Fauci Fallout: New NIH chief says all gain-of-function research stopped, no lockdowns in future

Gain of function research is a controversial form of science that tries to enhance deadly viruses and bacteria to make them more deadly in an effort to study future pandemic responses.

Published: February 6, 2026 7:51pm

Updated: February 6, 2026 8:09pm

The new National Institutes of Health chief declared Friday that the Trump administration won't pursue lockdowns in future pandemics and his agency has stopped all forms of dangerous gain-of-function research, ending two controversial legacies of the Dr. Anthony Fauci era inside the government's premier health research institution.

"As far as the NIH, we've paused every single project that even is anywhere within the vicinity of something that could be gain of function, and the White House is working on a policy ...(that) will make it so that it never happens again," Dr. Jay Bhattacharya, the NIH director, told the Just the News, No Noise television show.

"Nowhere in the United States Government will we invest in a project that poses a risk of catastrophic harm to the American people ever again," he added.

Gain of function research is a controversial form of science that tries to enhance deadly viruses and bacteria to make them more deadly in an effort to study future pandemic responses.

It was stopped by President Barack Obama but then revived in 2017 under Fauci's leadership, and it is believed to be behind a lab leak in Wuhan, China, that the FBI and other federal agencies believe may have started the COVID-19 pandemic in 2020.

Bhattacharya said the Biden administration had confusing rules that left the possibility of such risky research to continue to slip through, and he has put a clear mandate in place.  

"What we're doing is we're saying there has to be a comprehensive risk assessment of every single project that has anywhere close to the vicinity of being dangerous gain of function," he explained. "And if it's dangerous gain of function, the answer is, 'No, you can't do it.'"

He said the NIH model is going to be the center of a larger government-wide policy being finalized by the White House.

"So we're headed toward a comprehensive policy for the entire federal government where that's the case. As far as the NIH is concerned, I've already implemented a policy like that, where we pause dozens of grants, and as soon as the new policy comes up, we'll submit them to the new independent board that's going to be looking at this," he said.
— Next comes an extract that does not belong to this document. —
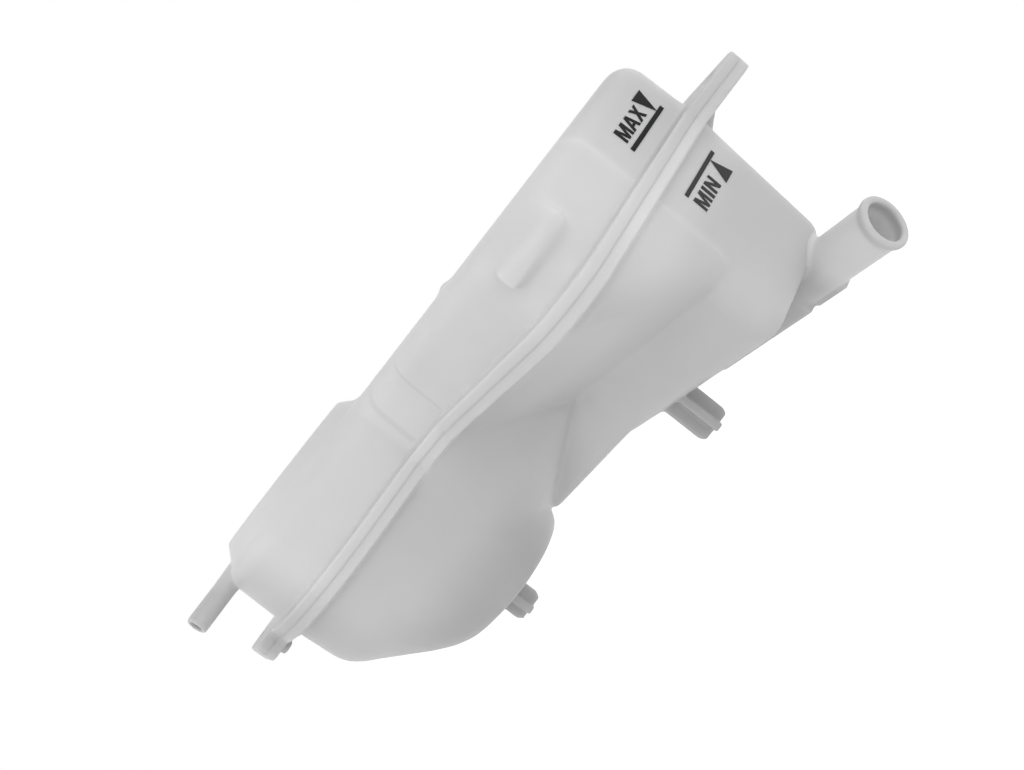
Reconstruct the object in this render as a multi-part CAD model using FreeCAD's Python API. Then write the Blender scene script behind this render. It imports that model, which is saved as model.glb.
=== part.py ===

Bhattacharya said the government still has much work to do to reform pandemic preparations from the failures of COVID-19 outbreak, but that one tactic used then and favored by Fauci -- full community lockdowns -- will certainly not be used under this Trump administration.

"I think I can tell you that the appetite for lockdowns in this administration is basically zero. So I don't think we would have the same kind of approach. But we do need to have a national conversation about what happened during COVID, especially during the Biden administration, with the vaccine mandates and all that.

Pandemic prevention "shouldn't just be some secret plan sitting in the government vault that you pull out if something terrible happens," he said.

"We saw during COVID every single person's life was affected in some, mostly for the worse," he added. "...I'll tell you under my watch, I will never advocate and the NIH will not be advocating for lockdowns ever again."